Sofia Coppola has a delicate sensibility that works beautifully in "plotless" films like Lost in Translation and Somewhere, and at least part of the anticipation for The Beguiled was about how this director would handle all this… plot. The film tells the story of a wounded Yankee soldier, John McBurney (Colin Farrell), who takes refuge in Miss Martha's (Nicole Kidman) school for young women. It's a Freudian fairy tale with a touch of feminism and southern Gothic horror: a Big Bad Id-Wolf set loose amidst sexually repressed women, who unleash their hell-hath-no-fury when he begins to sink his teeth (and other body parts) into them.
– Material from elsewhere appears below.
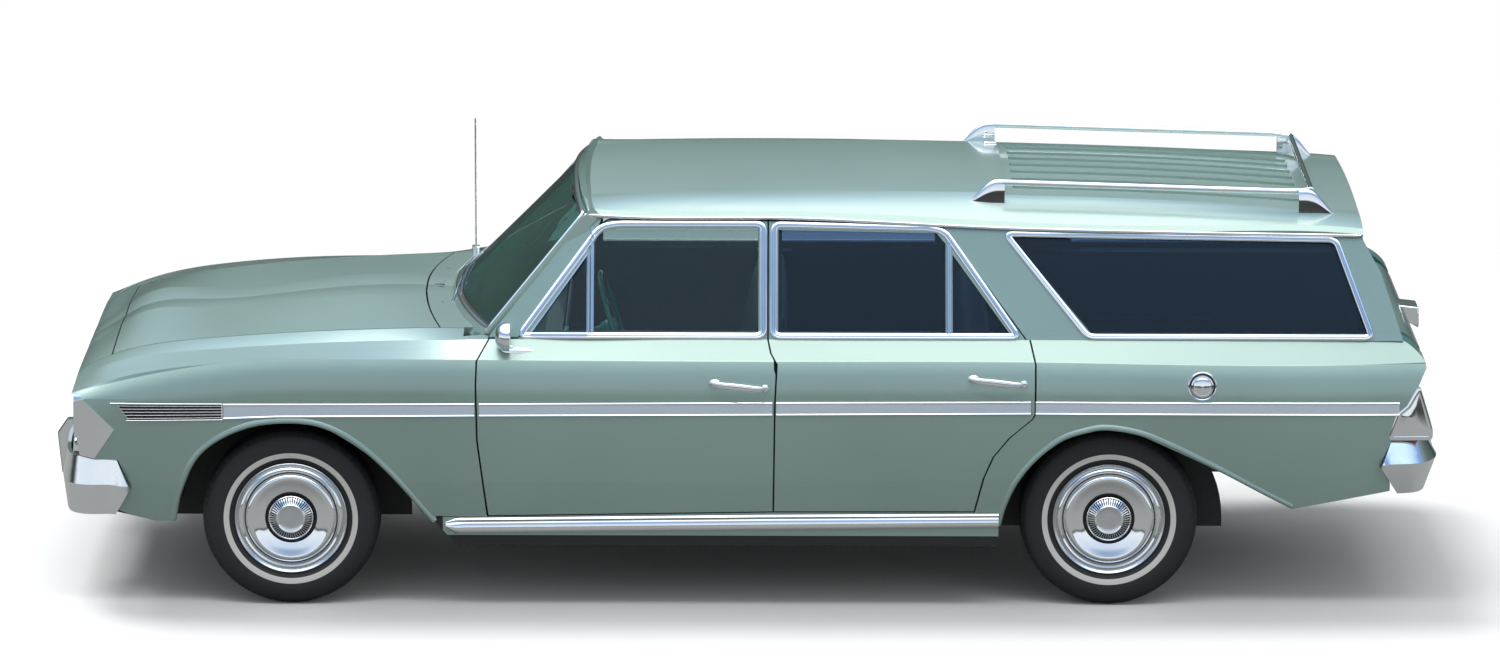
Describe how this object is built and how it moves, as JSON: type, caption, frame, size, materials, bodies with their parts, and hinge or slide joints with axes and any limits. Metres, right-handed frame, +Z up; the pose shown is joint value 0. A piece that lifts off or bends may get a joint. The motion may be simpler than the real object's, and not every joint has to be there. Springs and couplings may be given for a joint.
{
  "type": "station wagon",
  "caption": "Four-door mid-size station wagon of the 1960s with a rear cargo bay, drop tailgate, roof rack, opening doors and hood, steered front wheels and rolling wheels.",
  "frame": {"origin": "on the floor, midway between the bumper tips, on the centreline", "axes": "+X forward, +Y to the left of the car, +Z up"},
  "size_m": [4.836, 1.8312, 1.4623],
  "materials": {
    "paint": "gloss",
    "glass": "gloss",
    "chrome": "polished",
    "lamp_red": "gloss",
    "tyre": "matt",
    "wheel": "polished",
    "chassis": "matt",
    "trim": "satin",
    "upholstery": "satin"
  },
  "bodies": {
    "body_shell": {"roof": "paint", "cowl": "paint", "header_panel": "paint", "rear_panel": "paint", "front_fender_left": "paint", "front_fender_right": "paint", "quarter_panel_left": "paint", "quarter_panel_right": "paint", "windscreen": "glass", "tail_glass": "glass", "quarter_glass_left": "glass", "quarter_glass_right": "glass", "front_bumper": "chrome", "rear_bumper": "chrome", "grille": "chrome", "headlamps": "chrome", "roof_rack": "chrome", "antenna": "chrome", "fuel_cap": "chrome", "tail_lamp_left": "lamp_red", "tail_lamp_right": "lamp_red", "front_crossmember": "chassis", "rear_axle": "chassis", "underbody": "chassis", "front_panel": "chassis", "engine_block": "chassis", "exhaust": "chassis", "fuel_tank": "chassis", "dashboard": "trim", "centre_post_left": "trim", "centre_post_right": "trim", "front_bench": "upholstery", "rear_bench": "upholstery"},
    "knuckle_left": {"knuckle_left": "chassis"},
    "knuckle_right": {"knuckle_right": "chassis"},
    "front_left_wheel": {"tyre_front_left": "tyre", "wheel_front_left": "wheel"},
    "front_right_wheel": {"tyre_front_right": "tyre", "wheel_front_right": "wheel"},
    "rear_left_wheel": {"tyre_rear_left": "tyre", "wheel_rear_left": "wheel"},
    "rear_right_wheel": {"tyre_rear_right": "tyre", "wheel_rear_right": "wheel"},
    "front_left_door": {"front_door_left": "paint", "front_door_glass_left": "glass", "door_mirror": "chrome"},
    "front_right_door": {"front_door_right": "paint", "front_door_glass_right": "glass"},
    "rear_left_door": {"rear_door_left": "paint", "rear_door_glass_left": "glass"},
    "rear_right_door": {"rear_door_right": "paint", "rear_door_glass_right": "glass"},
    "hood": {"hood": "paint"},
    "tailgate": {"tailgate": "paint"},
    "steering_wheel": {"steering_wheel": "trim"}
  },
  "joints": [
    {"name": "steer_left", "type": "hinge", "parent": "body_shell", "child": "knuckle_left", "pos_m": [1.58, 0.649, 0.31], "axis": [0, 0, 1], "range_deg": [-32, 32]},
    {"name": "steer_right", "type": "hinge", "parent": "body_shell", "child": "knuckle_right", "pos_m": [1.58, -0.649, 0.31], "axis": [0, 0, 1], "range_deg": [-32, 32]},
    {"name": "steering_wheel_turn", "type": "hinge", "parent": "body_shell", "child": "steering_wheel", "pos_m": [0.455, 0.37, 0.893], "axis": [-0.9563, 0, 0.2924], "range_deg": [-512, 512]},
    {"name": "front_left_roll", "type": "hinge", "parent": "knuckle_left", "child": "front_left_wheel", "pos_m": [1.58, 0.744, 0.31], "axis": [0, 1, 0], "continuous": true},
    {"name": "front_right_roll", "type": "hinge", "parent": "knuckle_right", "child": "front_right_wheel", "pos_m": [1.58, -0.744, 0.31], "axis": [0, 1, 0], "continuous": true},
    {"name": "rear_left_roll", "type": "hinge", "parent": "body_shell", "child": "rear_left_wheel", "pos_m": [-1.265, 0.73, 0.31], "axis": [0, 1, 0], "continuous": true},
    {"name": "rear_right_roll", "type": "hinge", "parent": "body_shell", "child": "rear_right_wheel", "pos_m": [-1.265, -0.73, 0.31], "axis": [0, 1, 0], "continuous": true},
    {"name": "front_left_door_swing", "type": "hinge", "parent": "body_shell", "child": "front_left_door", "pos_m": [0.92, 0.902, 0.65], "axis": [0, 0, -1], "range_deg": [0, 65]},
    {"name": "front_right_door_swing", "type": "hinge", "parent": "body_shell", "child": "front_right_door", "pos_m": [0.92, -0.902, 0.65], "axis": [0, 0, 1], "range_deg": [0, 65]},
    {"name": "rear_left_door_swing", "type": "hinge", "parent": "body_shell", "child": "rear_left_door", "pos_m": [-0.114, 0.902, 0.65], "axis": [0, 0, -1], "range_deg": [0, 65]},
    {"name": "rear_right_door_swing", "type": "hinge", "parent": "body_shell", "child": "rear_right_door", "pos_m": [-0.114, -0.902, 0.65], "axis": [0, 0, 1], "range_deg": [0, 65]},
    {"name": "hood_swing", "type": "hinge", "parent": "body_shell", "child": "hood", "pos_m": [1.06, 0, 0.955], "axis": [0, -1, 0], "range_deg": [0, 50]},
    {"name": "tailgate_swing", "type": "hinge", "parent": "body_shell", "child": "tailgate", "pos_m": [-2.3, 0, 0.64], "axis": [0, -1, 0], "range_deg": [0, 90]}
  ],
  "couplings": [
    {"joint": "steer_right", "follows": "steer_left", "ratio": 1},
    {"joint": "steering_wheel_turn", "follows": "steer_left", "ratio": 16}
  ]
}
The film begins, appropriately enough, in thick fairy-tale woods, where little Red Riding… sorry Amy (Oona Laurence) stumbles on the soldier. She gives him a shoulder, and they hobble back to the school. She introduces him as Corporal John McBurney. Miss Martha (Nicole Kidman), who runs the place, coolly says, "He's not going to be here long enough for his name to make a difference to any of us." What a festival Kidman is having. After her superb turn in The Killing of a Sacred Deer, she knocks another one out of the park. Watch her undress McBurney and cleanse him with water and trepidation. She takes his hand and keeps it on hers, as though trying it on for size. Some of this is possibly Coppola's direction, but Kidman takes us right inside Miss Martha with the incisiveness of an X-Ray machine.
Meanwhile, others mill around — Edwina (an excellent Kirsten Dunst), Alicia (Elle Fanning) – intrigued by the presence of this man. This story was put on screen by Don Siegel earlier (the same year he made Dirty Harry!), with Clint Eastwood in one of his most uncharacteristic roles. (This actor as an unstoppable sex machine. Go figure.) The luridness of that version is enormous fun, but Coppola's love for the languid steers her in a very different direction. Where Siegel showed, Coppola suggests. And she displays hitherto unseen dimensions of her talent. Two dinner-table scenes are spectacularly funny, and the film builds tension with Hitchcockian sureness. The film is a bit of an oddity, but the mood Coppola orchestrates leaves you… beguiled.
Payal Kapadia's Afternoon Clouds — the sole Indian film, a 13-minute short, selected to play at Cannes – is about two women, a 60-year-old widow, Kaki, and her Nepali domestic help, Malti. It's also about a plant that flowers but once a year, and the bloom that lasts just a few days. It's about transience, impermanence. When Malti gently chides Kaki for wanting a spicy meal, Kaki says, "Why do I take so many medicines? For my next life?" It's about the moment.
Even the relationships come with an expiry date. Kaki's husband, of course, is no more. And Malti's maybe-boyfriend appears with the surreality of a dream. Maybe he is one. His name, after all, is Sapan, an anagram of sapna, Hindi for dream. For all you know, he may no longer be around when Malti wakes up – if, that is, she is asleep. The film plays out like a series of sketches, interspersed with paintings. When Kaki speaks of her husband, we see these paintings, or a tube light outside the flat, or a fluttering curtain. There's a lovely nothingness to the enterprise, in which the banal becomes quite beautiful.